I’ve also been doing more on the paper part (rather than the performance). It’s an exciting time for Ray Bradbury adaptations with a new Fahrenheit 451 coming out on HBO in May (with Michael Shannon, no less! What a weird coincidence!). I’m getting a little burnt out on tinkering with this script on the sentence/word-level and I’m looking forward to writing about some more of the macro details.

So the updated checklist for me right now is this: 1) Cut down on some of the overly literary elements, 2) beef up the roles of the background players, make it more of an ensemble, 3) maybe fill in some more world building details? I might also include some specific shots that I’m envisioning even though that is not standard practice for screenwriters. Whatever, in the world of Performing American Literature, I’ve decided I’m the writer-director, and I get to frame the shots if I want to. Ha. Plus, right, 4) write the 10 page paper on the expanded version of the project, tied to my field research and literary analysis. Cool. Will do.

UPDATE #3

Okay so I just finished a final draft that I’m happy with. The workshop was super helpful. Though I didn’t take all of the ideas, even the ones I didn’t take helped me solidify my thoughts on the way the episode would work within the series and how I wanted to build the world.

There’s another version of this episode that has a lot of heavy worldbuilding and some more of the sweeping, establishing shots, but that’s the Stand-Alone Assignment version of the episode. I think someone suggested that when Hathaway first comes to camp I write in some shots of the dead cities, but in my ideal world, the audience would have that context from the first couple episodes. I didn’t want breathing room, and I think sweeping cut-aways divorces us from Spender’s perspective, which is what we need for this episode. This episode feels like an early climax in the series, and I wanted it to be a super tight focus on characters rather than the world. I’ll write about this more in my final reflection paper, but the first couple episodes would spend much more time creating both the Martian world and establishing the Earth missions. They establish the time period—2001 as envisioned in the 50s.

Even with the highly specific, sci-fi time period, I wanted to soften some of the language a little bit. Some of it felt a little too dated to keep in. This involved changing mostly syntax and cutting verbally awkward lines like “Getting a meteor in our bulkhead or having one of us die.” If I couldn’t picture Michael Shannon saying it, I cut it.

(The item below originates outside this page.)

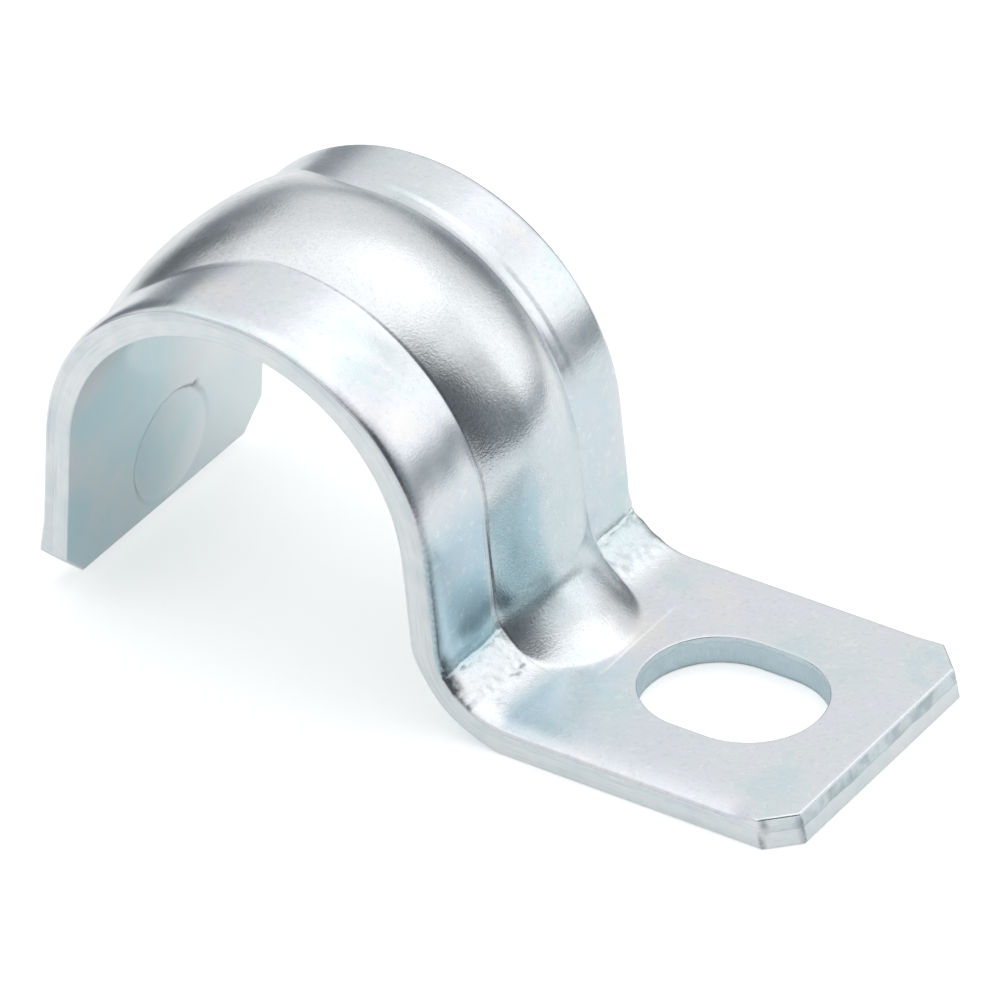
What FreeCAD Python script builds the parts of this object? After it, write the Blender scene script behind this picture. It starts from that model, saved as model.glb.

Another thing that came up in the workshop was that there should be more emphasis on the parallels between Native Americans and the Martians, but I didn’t want Cheroke to have to come in with a “Chicken pox you say??” line just to try to remind the audience. I think, just like Bradbury, we have to respect the audience enough to believe they’ll understand. I ended up adding something to the exchange between Spender and Cheroke when Spender kills him, so it’s a little bit more explicit without undercutting the subtlety of the initial revelation. I also (based on the workshop) foreshadowed the captain’s transition a little more. I tried to show that had his doubts and discomforts from the beginning in his talk with Hathaway.

It’s still an extremely faithful adaptation (which we also discussed a little bit in the workshop), and I’m not exactly sure how to feel about it. When is adaptation just stealing? I’m really proud of the episode, but it feels like I transcribed it more than I wrote anything all that original. Though I wrote the stage direction, I didn’t write 90% of the dialogue. I’ll explore this more in the final paper, but I am really happy with the episode!